- _DIRECTION_
Your task is to copy a single run of lines that starts at the line with "bpy.context.scene.collection.objects.link(empty)" and stops at the line with "imported = [obj", keeping both ends. Copy nothing else.

## Start PROVIDED MATERIAL

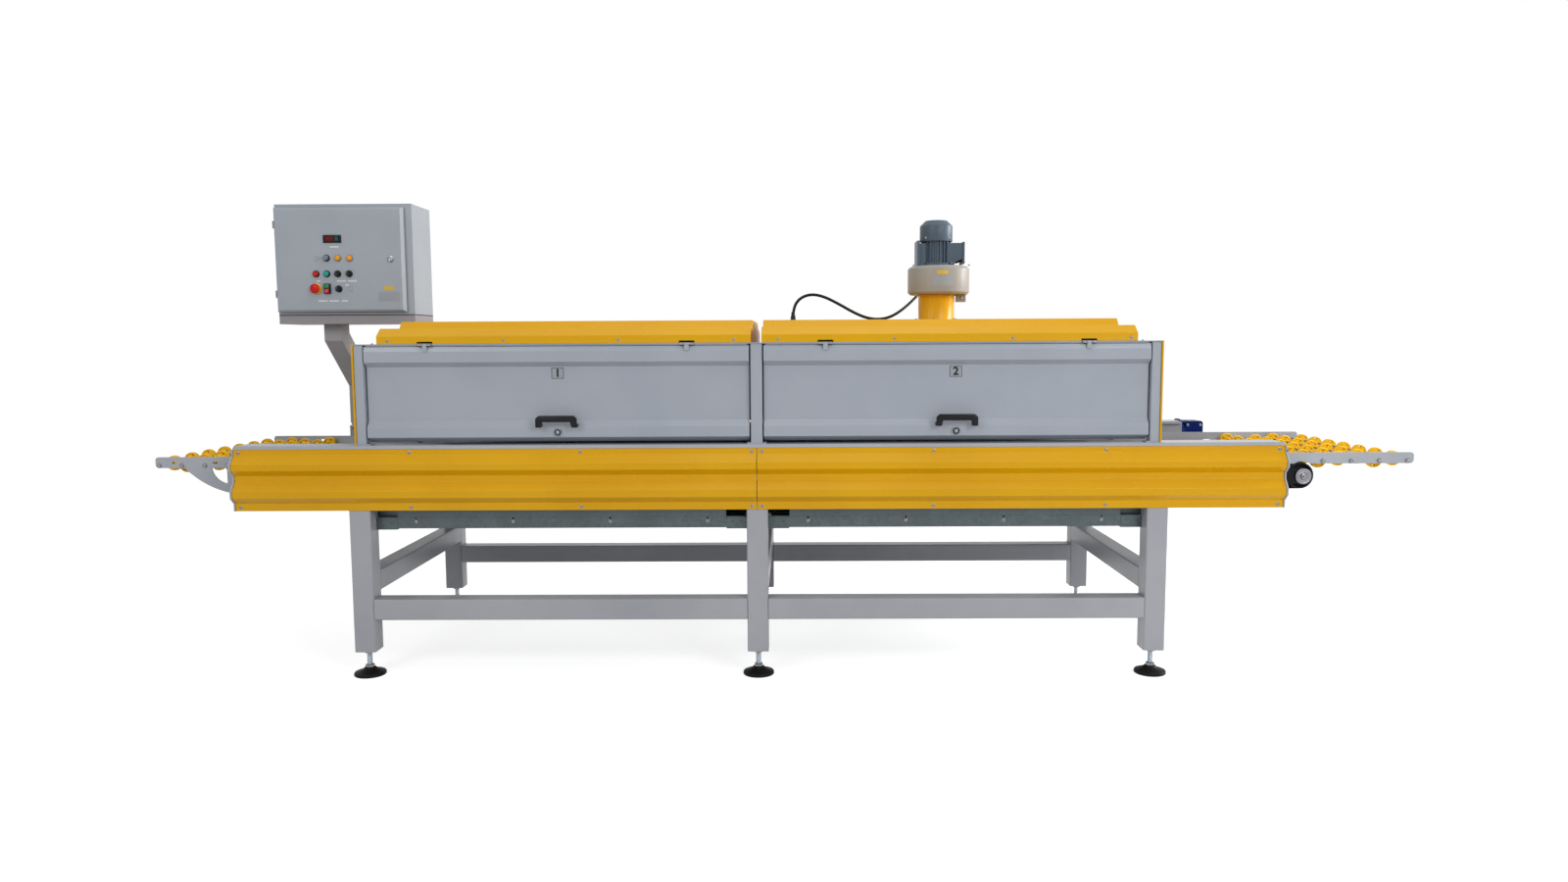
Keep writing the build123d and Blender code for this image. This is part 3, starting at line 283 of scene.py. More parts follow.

## End PROVIDED MATERIAL
## Start PROVIDED MATERIAL

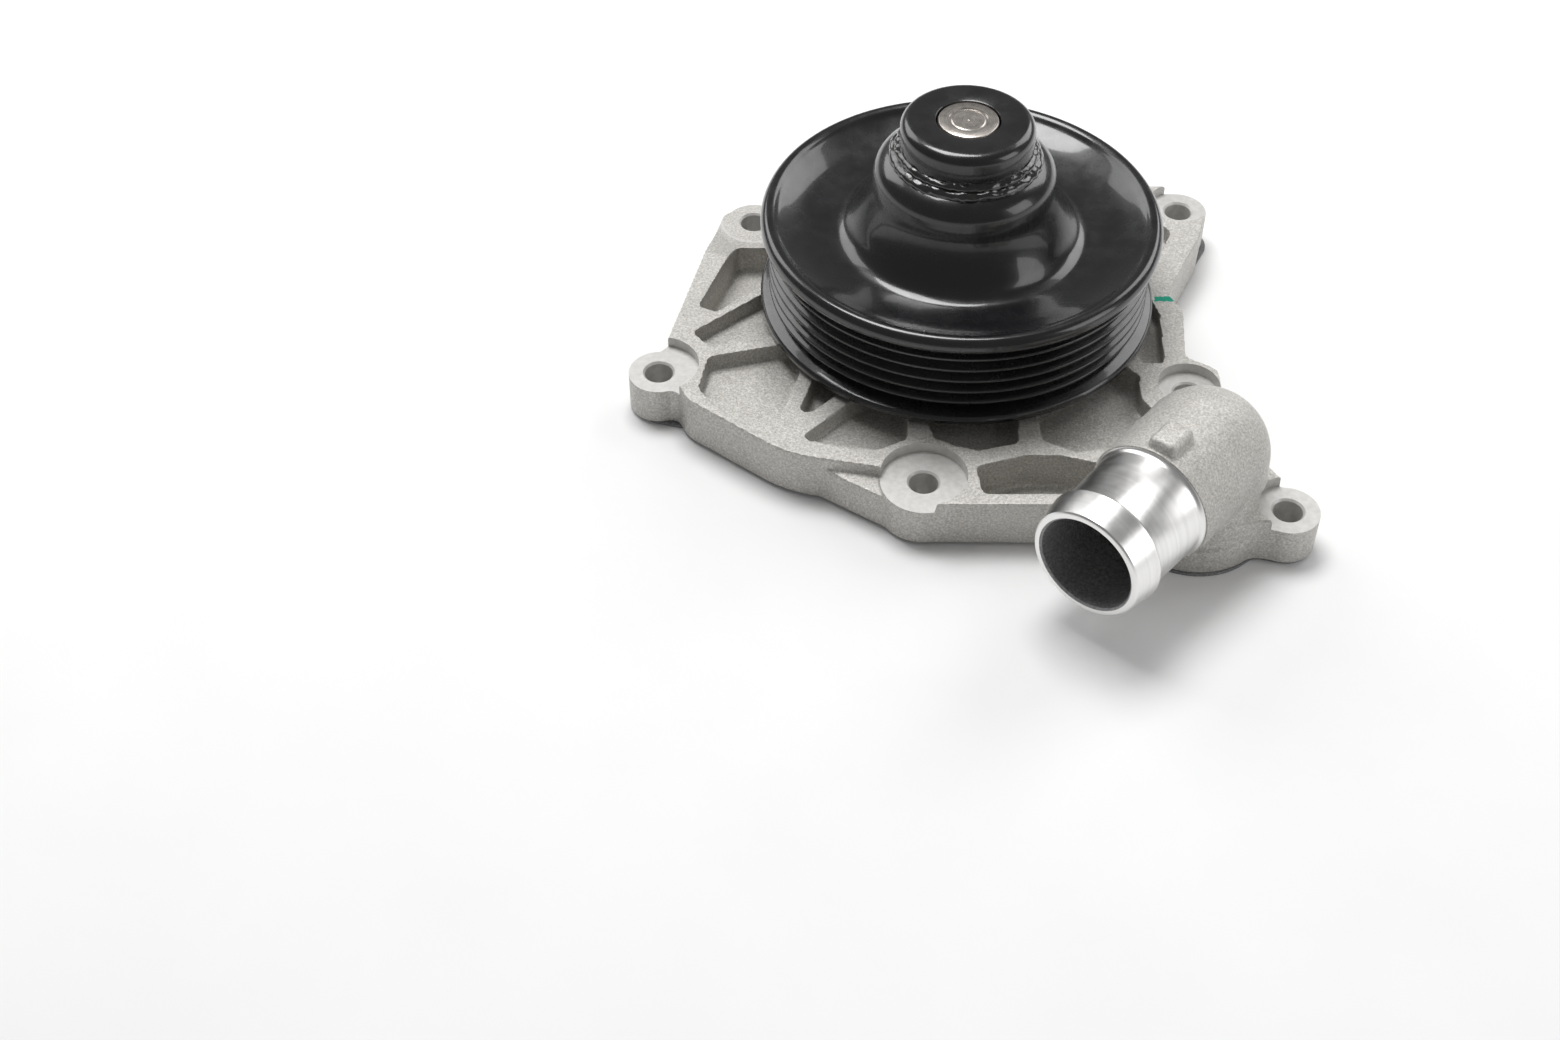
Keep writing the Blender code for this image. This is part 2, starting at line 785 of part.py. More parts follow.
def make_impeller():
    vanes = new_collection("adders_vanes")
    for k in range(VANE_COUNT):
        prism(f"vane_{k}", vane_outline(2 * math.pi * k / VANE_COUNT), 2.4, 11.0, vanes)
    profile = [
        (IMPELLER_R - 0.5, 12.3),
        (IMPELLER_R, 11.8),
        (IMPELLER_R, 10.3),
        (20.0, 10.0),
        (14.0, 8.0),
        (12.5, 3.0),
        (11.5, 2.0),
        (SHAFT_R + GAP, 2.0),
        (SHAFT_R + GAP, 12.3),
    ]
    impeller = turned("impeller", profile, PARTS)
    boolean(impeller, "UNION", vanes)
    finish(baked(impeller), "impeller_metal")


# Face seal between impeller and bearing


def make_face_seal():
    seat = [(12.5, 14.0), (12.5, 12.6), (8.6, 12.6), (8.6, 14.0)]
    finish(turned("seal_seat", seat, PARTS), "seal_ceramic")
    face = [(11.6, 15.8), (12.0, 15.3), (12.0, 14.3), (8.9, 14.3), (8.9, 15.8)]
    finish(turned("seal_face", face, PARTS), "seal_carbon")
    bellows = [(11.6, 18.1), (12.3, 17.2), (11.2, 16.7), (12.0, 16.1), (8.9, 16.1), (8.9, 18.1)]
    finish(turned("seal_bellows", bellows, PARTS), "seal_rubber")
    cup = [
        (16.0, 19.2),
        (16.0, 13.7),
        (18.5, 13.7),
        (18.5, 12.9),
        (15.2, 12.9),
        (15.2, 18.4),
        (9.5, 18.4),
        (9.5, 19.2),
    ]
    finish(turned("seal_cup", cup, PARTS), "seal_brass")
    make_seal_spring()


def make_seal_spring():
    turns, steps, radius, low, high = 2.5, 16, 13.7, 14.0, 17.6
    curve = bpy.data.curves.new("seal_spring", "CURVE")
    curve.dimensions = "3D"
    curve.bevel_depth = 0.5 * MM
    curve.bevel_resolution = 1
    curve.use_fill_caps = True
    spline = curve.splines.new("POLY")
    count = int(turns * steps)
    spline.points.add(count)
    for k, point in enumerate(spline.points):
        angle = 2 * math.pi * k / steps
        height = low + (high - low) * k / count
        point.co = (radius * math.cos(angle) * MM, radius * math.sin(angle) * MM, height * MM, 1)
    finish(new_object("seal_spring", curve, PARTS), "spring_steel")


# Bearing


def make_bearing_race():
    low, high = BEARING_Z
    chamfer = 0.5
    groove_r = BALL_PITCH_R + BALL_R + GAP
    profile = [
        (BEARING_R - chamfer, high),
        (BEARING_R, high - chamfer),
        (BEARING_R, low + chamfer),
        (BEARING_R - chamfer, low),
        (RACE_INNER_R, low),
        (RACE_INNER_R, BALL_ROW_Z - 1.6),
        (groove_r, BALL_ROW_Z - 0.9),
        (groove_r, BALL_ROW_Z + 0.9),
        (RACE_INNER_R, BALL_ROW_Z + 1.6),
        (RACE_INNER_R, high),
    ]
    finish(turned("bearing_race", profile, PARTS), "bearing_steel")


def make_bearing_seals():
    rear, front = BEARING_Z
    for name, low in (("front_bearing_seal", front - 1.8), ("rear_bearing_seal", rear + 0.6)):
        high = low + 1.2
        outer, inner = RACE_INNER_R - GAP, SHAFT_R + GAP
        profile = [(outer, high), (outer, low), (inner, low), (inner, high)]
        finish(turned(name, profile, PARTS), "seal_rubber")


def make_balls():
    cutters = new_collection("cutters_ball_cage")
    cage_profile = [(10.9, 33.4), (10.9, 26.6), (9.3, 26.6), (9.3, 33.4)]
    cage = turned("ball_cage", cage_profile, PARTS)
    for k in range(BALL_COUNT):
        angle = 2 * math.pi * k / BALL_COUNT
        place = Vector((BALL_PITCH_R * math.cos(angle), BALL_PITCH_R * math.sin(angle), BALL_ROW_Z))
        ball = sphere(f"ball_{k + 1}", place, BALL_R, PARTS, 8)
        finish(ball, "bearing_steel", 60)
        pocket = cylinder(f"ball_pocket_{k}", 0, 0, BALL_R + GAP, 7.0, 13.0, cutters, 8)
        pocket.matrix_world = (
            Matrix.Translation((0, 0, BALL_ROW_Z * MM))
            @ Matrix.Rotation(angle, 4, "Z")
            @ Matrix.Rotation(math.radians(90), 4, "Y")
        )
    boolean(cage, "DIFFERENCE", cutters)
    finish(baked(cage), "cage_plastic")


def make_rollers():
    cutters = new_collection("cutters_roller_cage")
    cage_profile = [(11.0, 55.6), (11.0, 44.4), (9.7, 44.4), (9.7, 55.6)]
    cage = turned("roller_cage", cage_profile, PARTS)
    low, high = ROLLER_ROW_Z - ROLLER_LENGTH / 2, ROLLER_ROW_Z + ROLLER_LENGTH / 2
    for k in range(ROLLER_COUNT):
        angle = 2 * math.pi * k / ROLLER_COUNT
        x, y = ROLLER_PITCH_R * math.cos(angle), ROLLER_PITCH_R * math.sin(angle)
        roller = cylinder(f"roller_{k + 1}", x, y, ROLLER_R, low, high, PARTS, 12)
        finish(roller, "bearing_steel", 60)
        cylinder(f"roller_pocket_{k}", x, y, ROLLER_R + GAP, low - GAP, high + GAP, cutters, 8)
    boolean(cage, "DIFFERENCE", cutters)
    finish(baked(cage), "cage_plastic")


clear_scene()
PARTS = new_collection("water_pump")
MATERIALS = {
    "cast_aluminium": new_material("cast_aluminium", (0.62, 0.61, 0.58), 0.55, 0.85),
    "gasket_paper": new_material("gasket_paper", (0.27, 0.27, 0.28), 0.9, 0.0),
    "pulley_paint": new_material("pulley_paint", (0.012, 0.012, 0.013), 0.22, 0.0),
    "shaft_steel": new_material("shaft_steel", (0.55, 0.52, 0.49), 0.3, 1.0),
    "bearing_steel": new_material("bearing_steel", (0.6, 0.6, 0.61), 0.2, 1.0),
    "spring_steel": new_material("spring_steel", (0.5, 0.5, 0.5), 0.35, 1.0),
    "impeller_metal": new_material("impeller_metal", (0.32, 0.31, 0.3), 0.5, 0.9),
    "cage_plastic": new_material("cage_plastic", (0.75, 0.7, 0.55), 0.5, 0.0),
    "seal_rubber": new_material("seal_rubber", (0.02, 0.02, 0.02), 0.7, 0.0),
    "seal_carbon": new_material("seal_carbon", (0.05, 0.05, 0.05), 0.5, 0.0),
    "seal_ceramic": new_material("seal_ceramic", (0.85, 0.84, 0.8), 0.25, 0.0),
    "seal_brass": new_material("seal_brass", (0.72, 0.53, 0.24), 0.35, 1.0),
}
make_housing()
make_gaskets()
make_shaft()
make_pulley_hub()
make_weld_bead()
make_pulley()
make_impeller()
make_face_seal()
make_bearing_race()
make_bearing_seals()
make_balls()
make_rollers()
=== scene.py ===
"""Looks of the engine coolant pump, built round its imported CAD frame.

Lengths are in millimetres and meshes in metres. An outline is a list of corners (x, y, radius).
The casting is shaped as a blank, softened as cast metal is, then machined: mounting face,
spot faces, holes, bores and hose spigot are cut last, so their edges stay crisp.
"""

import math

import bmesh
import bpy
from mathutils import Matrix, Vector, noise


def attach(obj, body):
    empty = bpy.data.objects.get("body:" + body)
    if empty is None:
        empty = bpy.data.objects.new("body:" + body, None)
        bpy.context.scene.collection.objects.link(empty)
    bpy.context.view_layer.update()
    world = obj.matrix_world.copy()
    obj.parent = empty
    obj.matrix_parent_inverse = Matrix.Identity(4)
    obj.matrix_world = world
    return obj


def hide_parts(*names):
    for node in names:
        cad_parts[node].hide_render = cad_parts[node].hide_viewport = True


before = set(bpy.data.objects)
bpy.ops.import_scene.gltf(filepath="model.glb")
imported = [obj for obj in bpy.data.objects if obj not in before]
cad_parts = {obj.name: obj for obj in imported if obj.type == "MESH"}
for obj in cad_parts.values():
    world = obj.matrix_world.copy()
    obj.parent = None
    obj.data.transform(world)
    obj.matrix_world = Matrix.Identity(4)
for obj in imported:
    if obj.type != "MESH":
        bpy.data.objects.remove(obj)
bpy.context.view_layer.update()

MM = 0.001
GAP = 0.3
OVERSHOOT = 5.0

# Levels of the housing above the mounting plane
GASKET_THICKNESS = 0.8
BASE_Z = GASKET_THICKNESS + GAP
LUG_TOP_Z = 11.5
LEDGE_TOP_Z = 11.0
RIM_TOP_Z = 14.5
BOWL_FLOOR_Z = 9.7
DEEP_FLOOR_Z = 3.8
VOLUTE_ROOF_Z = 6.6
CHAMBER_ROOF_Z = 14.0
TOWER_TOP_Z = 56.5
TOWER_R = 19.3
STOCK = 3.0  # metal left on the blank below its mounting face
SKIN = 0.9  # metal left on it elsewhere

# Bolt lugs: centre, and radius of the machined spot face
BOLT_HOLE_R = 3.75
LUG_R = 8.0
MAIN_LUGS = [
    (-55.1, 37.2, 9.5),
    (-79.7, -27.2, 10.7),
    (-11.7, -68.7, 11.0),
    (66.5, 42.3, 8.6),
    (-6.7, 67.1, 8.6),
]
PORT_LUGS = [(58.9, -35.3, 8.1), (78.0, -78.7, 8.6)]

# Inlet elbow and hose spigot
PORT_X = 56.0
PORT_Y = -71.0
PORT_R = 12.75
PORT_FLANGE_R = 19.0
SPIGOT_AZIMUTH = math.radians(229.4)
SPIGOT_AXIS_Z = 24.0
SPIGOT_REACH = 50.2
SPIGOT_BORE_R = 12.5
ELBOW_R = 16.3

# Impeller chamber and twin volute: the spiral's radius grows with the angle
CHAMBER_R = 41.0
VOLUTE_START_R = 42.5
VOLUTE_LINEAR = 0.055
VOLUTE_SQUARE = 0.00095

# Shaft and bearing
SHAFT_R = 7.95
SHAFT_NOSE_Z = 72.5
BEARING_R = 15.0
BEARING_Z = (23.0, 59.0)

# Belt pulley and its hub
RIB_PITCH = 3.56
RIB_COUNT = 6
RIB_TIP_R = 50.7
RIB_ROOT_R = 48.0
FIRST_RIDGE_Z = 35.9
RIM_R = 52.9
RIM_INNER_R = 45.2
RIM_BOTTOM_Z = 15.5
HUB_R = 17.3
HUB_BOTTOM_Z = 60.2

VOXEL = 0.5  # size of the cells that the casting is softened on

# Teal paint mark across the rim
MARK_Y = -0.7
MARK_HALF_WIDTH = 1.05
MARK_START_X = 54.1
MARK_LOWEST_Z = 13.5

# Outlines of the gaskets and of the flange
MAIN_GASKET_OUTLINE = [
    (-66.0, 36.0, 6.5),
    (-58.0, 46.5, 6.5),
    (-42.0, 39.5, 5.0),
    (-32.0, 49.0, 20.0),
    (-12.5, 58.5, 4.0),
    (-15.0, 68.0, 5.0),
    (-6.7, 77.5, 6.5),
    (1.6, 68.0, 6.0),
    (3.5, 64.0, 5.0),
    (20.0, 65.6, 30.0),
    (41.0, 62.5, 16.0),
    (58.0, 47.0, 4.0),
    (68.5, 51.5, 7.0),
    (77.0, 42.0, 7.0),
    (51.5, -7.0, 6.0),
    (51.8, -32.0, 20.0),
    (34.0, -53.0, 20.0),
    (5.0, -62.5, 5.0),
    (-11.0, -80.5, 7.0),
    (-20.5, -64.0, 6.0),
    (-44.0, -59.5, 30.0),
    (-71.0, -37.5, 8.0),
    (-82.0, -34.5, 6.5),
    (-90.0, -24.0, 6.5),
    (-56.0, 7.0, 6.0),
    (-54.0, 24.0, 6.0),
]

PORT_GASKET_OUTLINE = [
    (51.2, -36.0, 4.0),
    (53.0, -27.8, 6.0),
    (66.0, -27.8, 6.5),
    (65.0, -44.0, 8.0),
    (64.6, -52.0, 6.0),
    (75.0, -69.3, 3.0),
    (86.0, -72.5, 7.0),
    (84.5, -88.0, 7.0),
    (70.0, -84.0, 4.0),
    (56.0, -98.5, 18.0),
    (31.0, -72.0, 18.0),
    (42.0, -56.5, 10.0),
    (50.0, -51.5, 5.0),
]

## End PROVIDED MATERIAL

- _WORKED SOLUTION_
        bpy.context.scene.collection.objects.link(empty)
    bpy.context.view_layer.update()
    world = obj.matrix_world.copy()
    obj.parent = empty
    obj.matrix_parent_inverse = Matrix.Identity(4)
    obj.matrix_world = world
    return obj


def hide_parts(*names):
    for node in names:
        cad_parts[node].hide_render = cad_parts[node].hide_viewport = True


before = set(bpy.data.objects)
bpy.ops.import_scene.gltf(filepath="model.glb")
imported = [obj for obj in bpy.data.objects if obj not in before]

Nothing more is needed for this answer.